A block of data
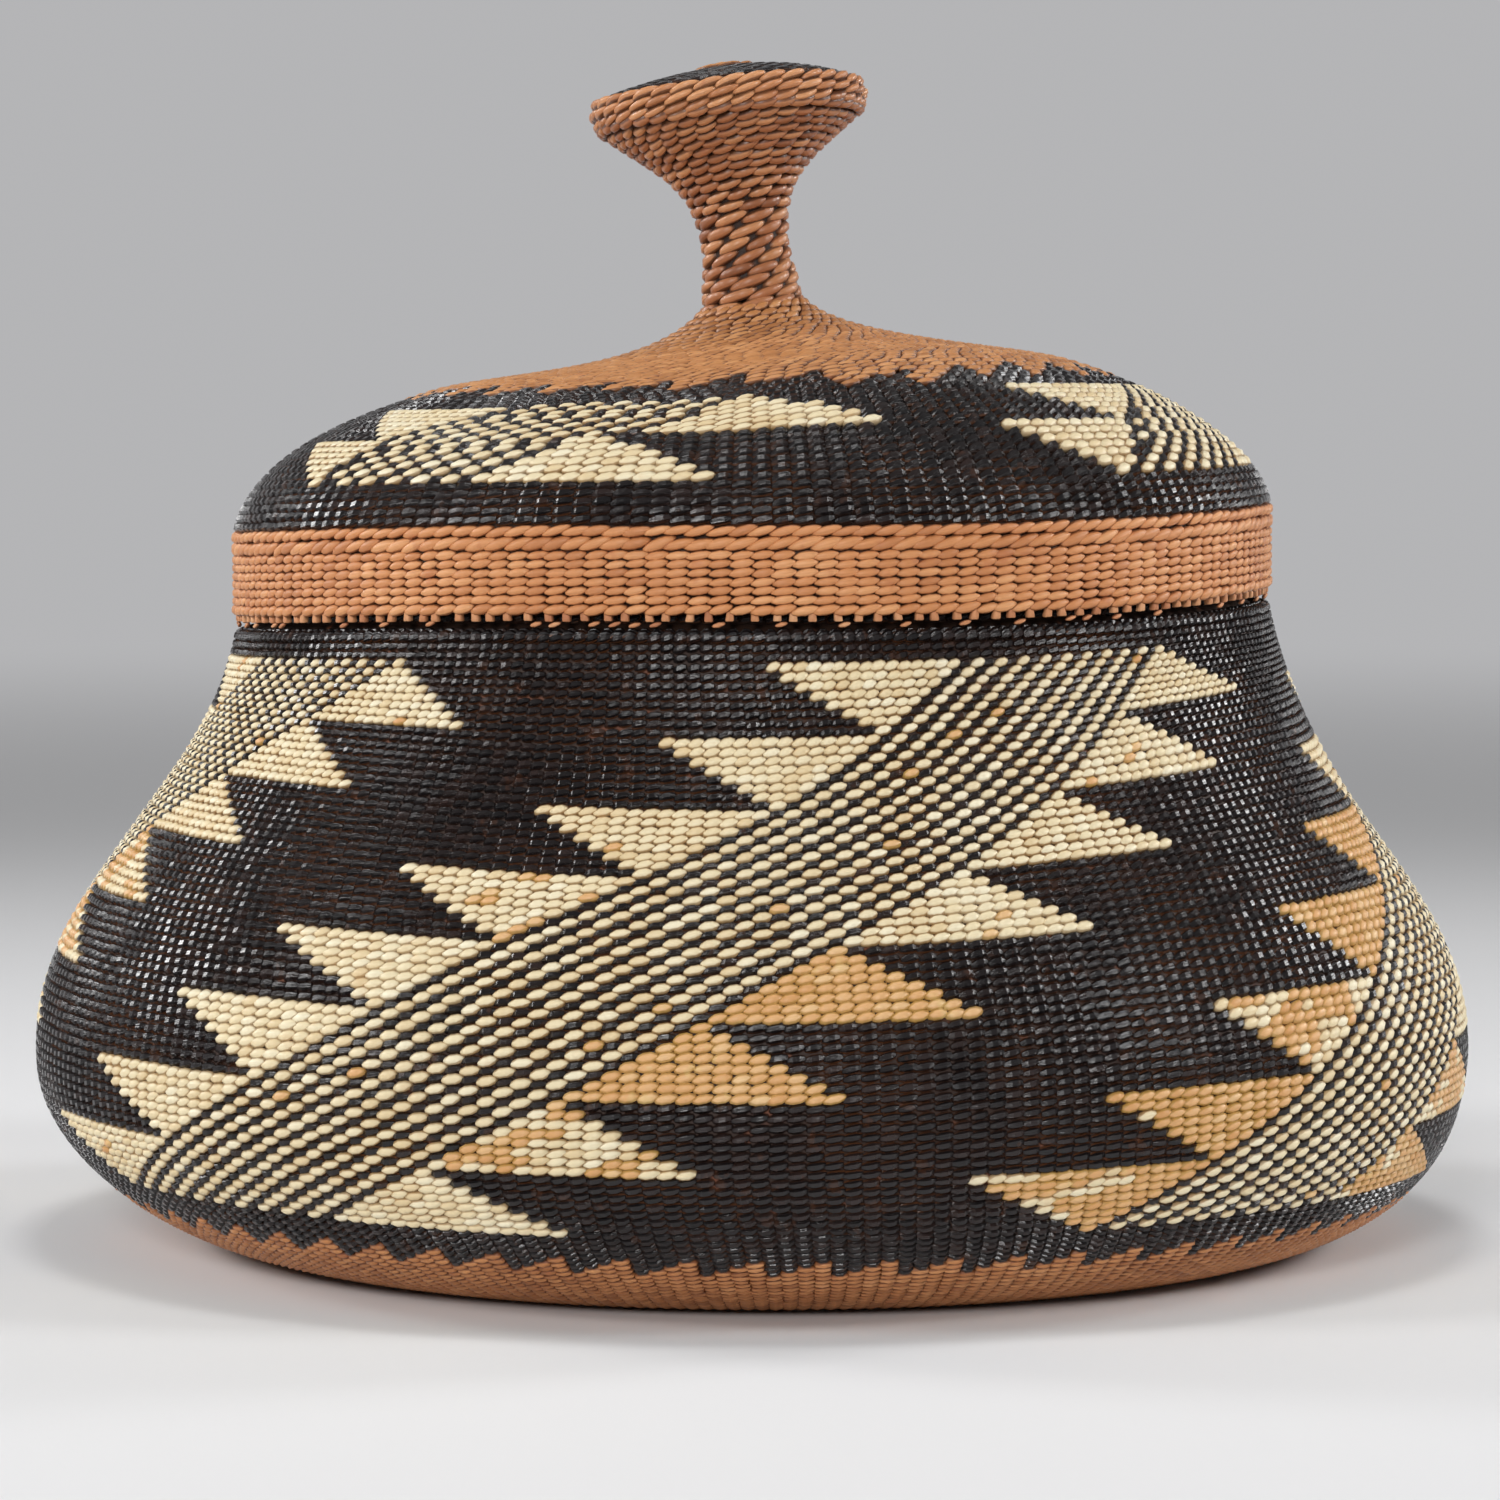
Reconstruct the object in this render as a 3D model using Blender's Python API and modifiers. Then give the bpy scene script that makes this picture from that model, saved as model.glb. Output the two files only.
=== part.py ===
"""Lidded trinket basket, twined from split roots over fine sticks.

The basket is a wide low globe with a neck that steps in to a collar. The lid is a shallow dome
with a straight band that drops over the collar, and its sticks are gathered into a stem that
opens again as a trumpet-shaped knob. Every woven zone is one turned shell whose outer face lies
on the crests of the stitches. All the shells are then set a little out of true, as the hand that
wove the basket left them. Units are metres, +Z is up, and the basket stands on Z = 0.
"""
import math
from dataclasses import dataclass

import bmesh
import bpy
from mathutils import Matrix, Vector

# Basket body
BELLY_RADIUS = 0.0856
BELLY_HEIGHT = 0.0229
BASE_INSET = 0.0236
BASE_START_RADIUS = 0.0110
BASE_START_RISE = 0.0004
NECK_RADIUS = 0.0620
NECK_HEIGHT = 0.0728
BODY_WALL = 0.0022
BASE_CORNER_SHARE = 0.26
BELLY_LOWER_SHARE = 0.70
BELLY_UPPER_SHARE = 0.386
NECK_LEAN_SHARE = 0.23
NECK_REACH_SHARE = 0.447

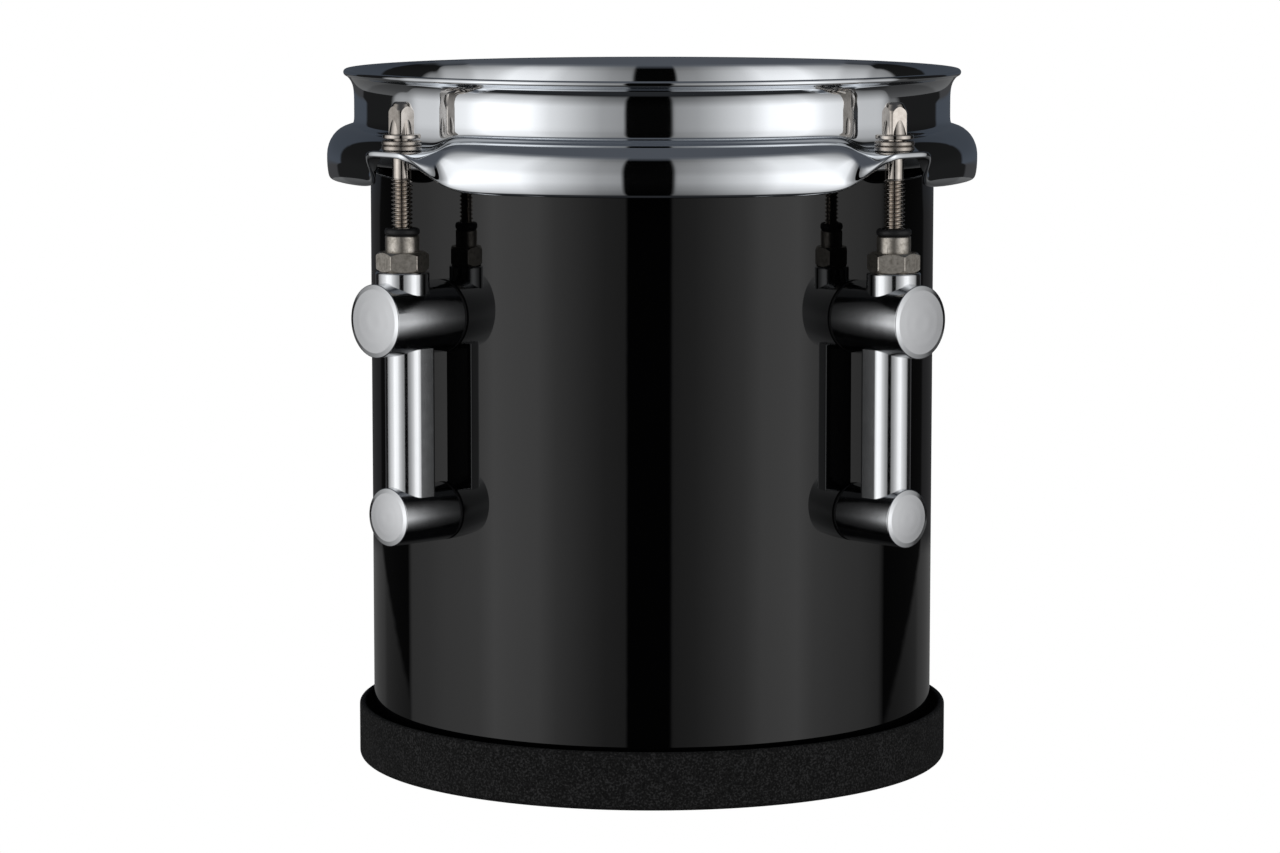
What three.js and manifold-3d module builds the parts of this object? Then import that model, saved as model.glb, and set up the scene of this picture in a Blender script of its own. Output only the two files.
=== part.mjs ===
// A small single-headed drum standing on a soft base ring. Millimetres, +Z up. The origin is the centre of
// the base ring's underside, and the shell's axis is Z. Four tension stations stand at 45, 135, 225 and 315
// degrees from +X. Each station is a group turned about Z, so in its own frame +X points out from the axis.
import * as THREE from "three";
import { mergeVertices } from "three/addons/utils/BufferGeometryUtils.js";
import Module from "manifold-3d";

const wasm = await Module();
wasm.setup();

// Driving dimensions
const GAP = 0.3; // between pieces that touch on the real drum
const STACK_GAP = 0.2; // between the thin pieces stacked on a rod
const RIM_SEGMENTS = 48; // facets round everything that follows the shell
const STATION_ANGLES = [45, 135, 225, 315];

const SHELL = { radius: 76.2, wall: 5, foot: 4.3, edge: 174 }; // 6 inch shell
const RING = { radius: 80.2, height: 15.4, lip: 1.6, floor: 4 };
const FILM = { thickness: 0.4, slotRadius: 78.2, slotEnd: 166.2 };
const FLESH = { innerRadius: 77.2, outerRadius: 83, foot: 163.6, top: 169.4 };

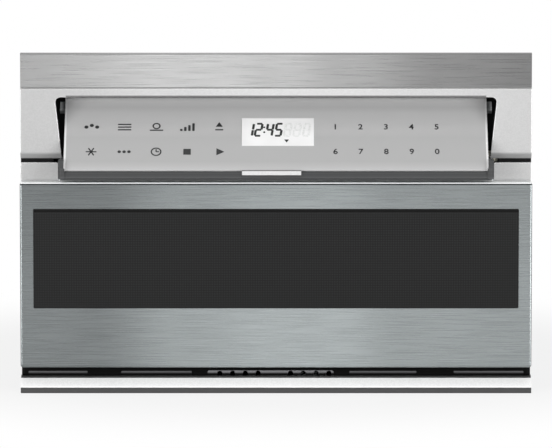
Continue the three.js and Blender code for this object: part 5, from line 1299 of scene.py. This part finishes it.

Task to complete →
Exactly reproduce all of the entries.

The output →
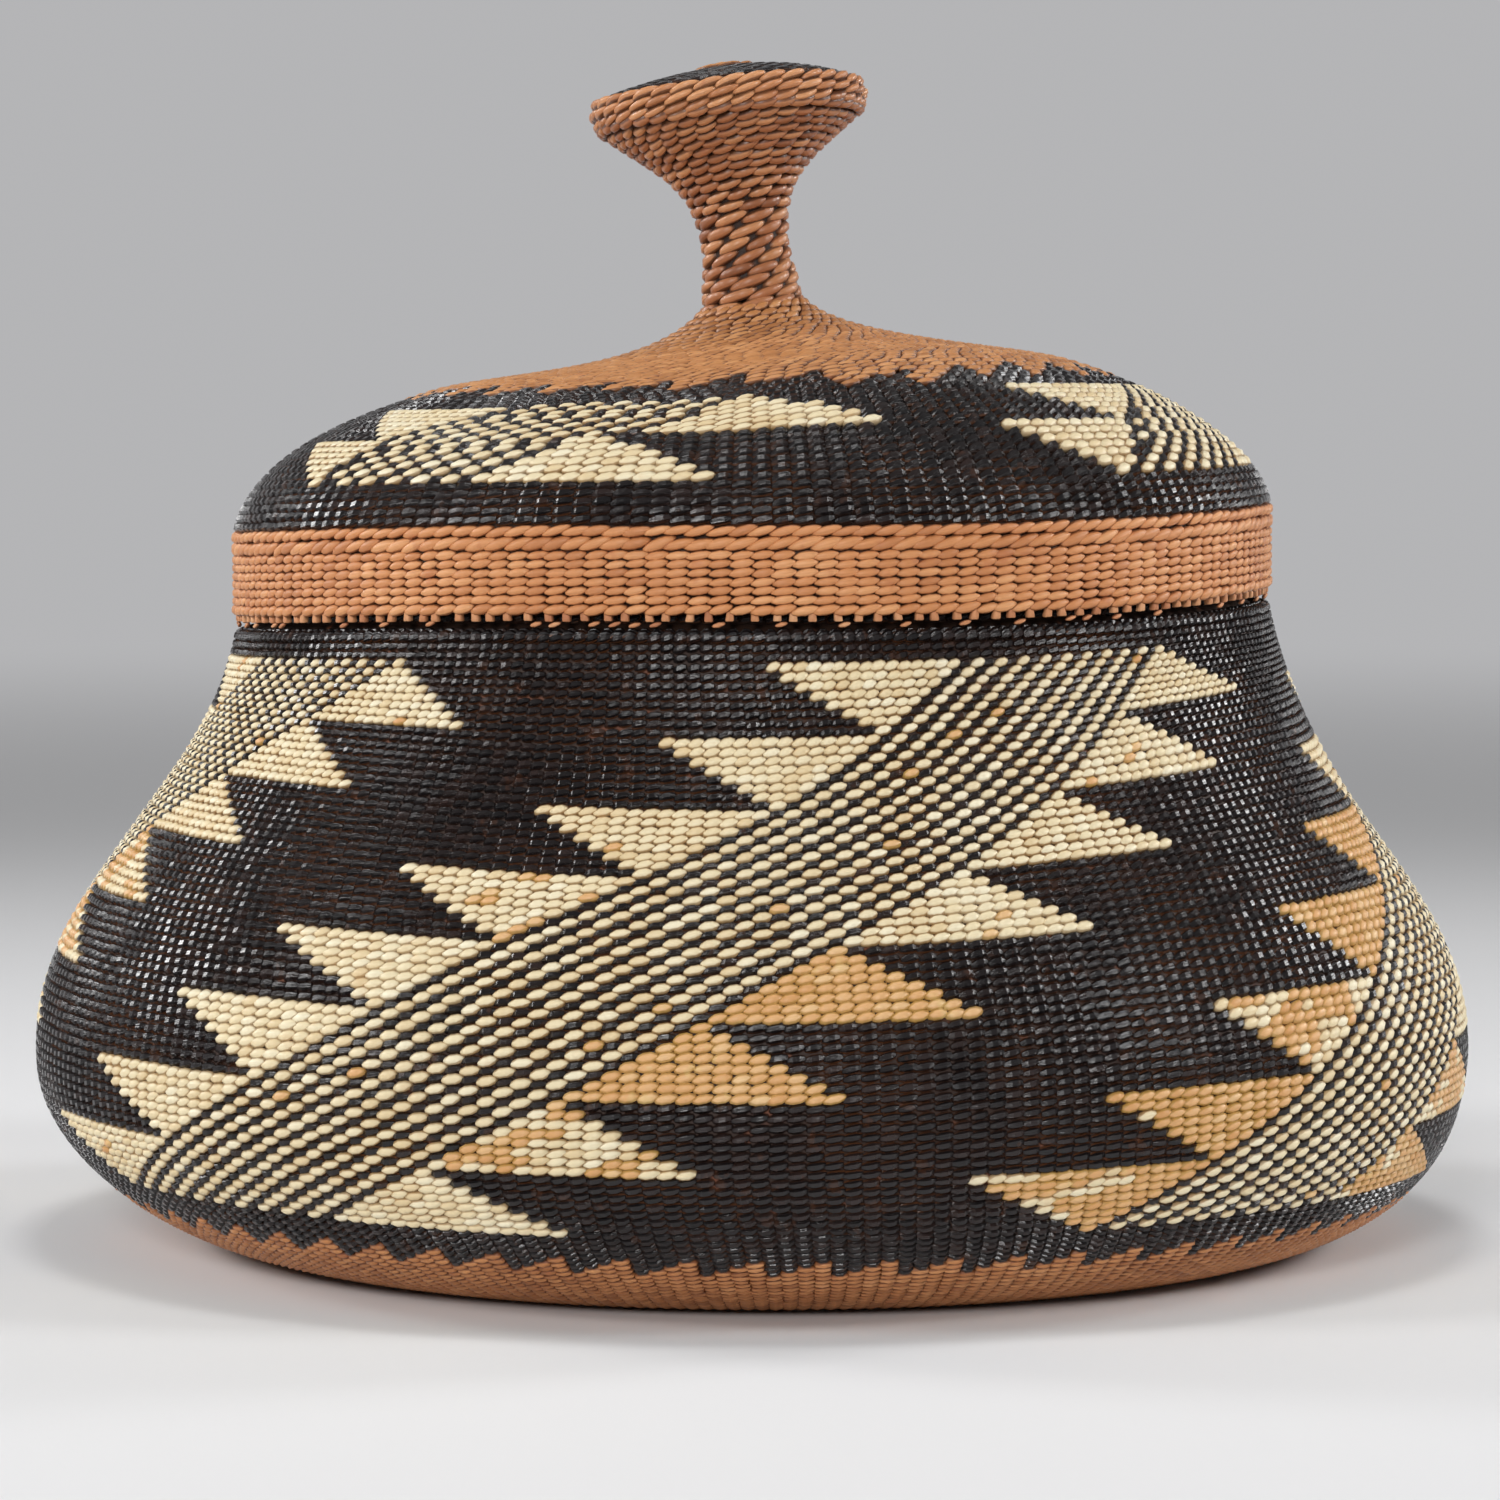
Reconstruct the object in this render as a 3D model using Blender's Python API and modifiers. Then give the bpy scene script that makes this picture from that model, saved as model.glb. Output the two files only.
=== part.py ===
"""Lidded trinket basket, twined from split roots over fine sticks.

The basket is a wide low globe with a neck that steps in to a collar. The lid is a shallow dome
with a straight band that drops over the collar, and its sticks are gathered into a stem that
opens again as a trumpet-shaped knob. Every woven zone is one turned shell whose outer face lies
on the crests of the stitches. All the shells are then set a little out of true, as the hand that
wove the basket left them. Units are metres, +Z is up, and the basket stands on Z = 0.
"""
import math
from dataclasses import dataclass

import bmesh
import bpy
from mathutils import Matrix, Vector

# Basket body
BELLY_RADIUS = 0.0856
BELLY_HEIGHT = 0.0229
BASE_INSET = 0.0236
BASE_START_RADIUS = 0.0110
BASE_START_RISE = 0.0004
NECK_RADIUS = 0.0620
NECK_HEIGHT = 0.0728
BODY_WALL = 0.0022
BASE_CORNER_SHARE = 0.26
BELLY_LOWER_SHARE = 0.70
BELLY_UPPER_SHARE = 0.386
NECK_LEAN_SHARE = 0.23
NECK_REACH_SHARE = 0.447

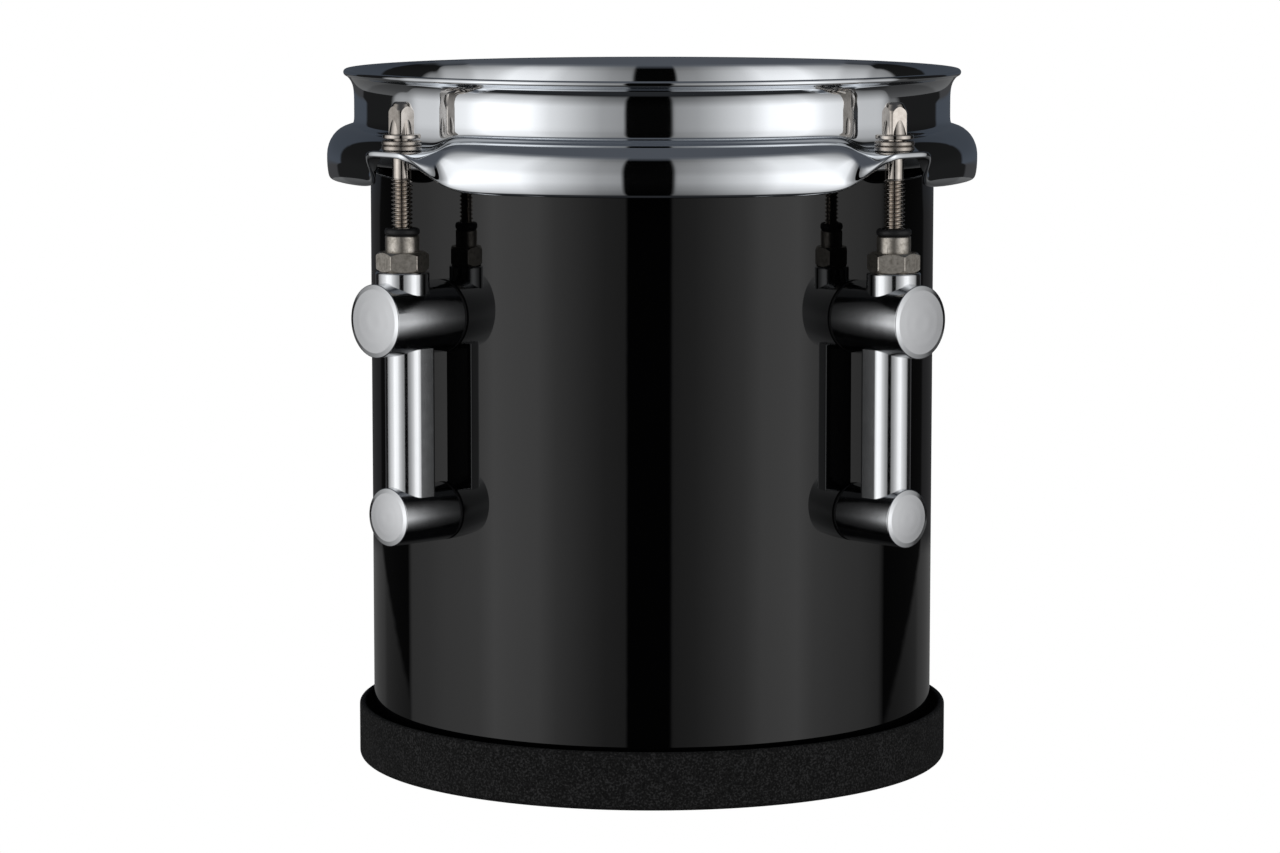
What three.js and manifold-3d module builds the parts of this object? Then import that model, saved as model.glb, and set up the scene of this picture in a Blender script of its own. Output only the two files.
=== part.mjs ===
// A small single-headed drum standing on a soft base ring. Millimetres, +Z up. The origin is the centre of
// the base ring's underside, and the shell's axis is Z. Four tension stations stand at 45, 135, 225 and 315
// degrees from +X. Each station is a group turned about Z, so in its own frame +X points out from the axis.
import * as THREE from "three";
import { mergeVertices } from "three/addons/utils/BufferGeometryUtils.js";
import Module from "manifold-3d";

const wasm = await Module();
wasm.setup();

// Driving dimensions
const GAP = 0.3; // between pieces that touch on the real drum
const STACK_GAP = 0.2; // between the thin pieces stacked on a rod
const RIM_SEGMENTS = 48; // facets round everything that follows the shell
const STATION_ANGLES = [45, 135, 225, 315];

const SHELL = { radius: 76.2, wall: 5, foot: 4.3, edge: 174 }; // 6 inch shell
const RING = { radius: 80.2, height: 15.4, lip: 1.6, floor: 4 };
const FILM = { thickness: 0.4, slotRadius: 78.2, slotEnd: 166.2 };
const FLESH = { innerRadius: 77.2, outerRadius: 83, foot: 163.6, top: 169.4 };

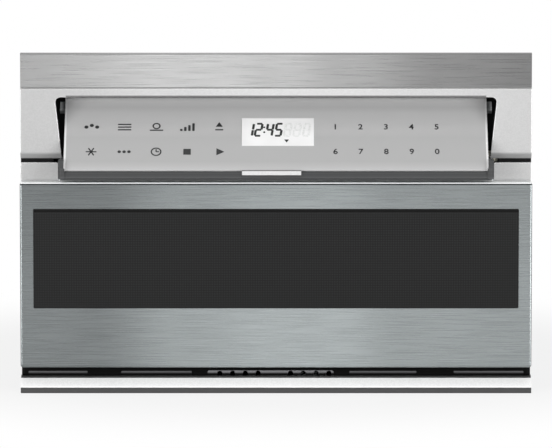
Continue the three.js and Blender code for this object: part 5, from line 1299 of scene.py. This part finishes it.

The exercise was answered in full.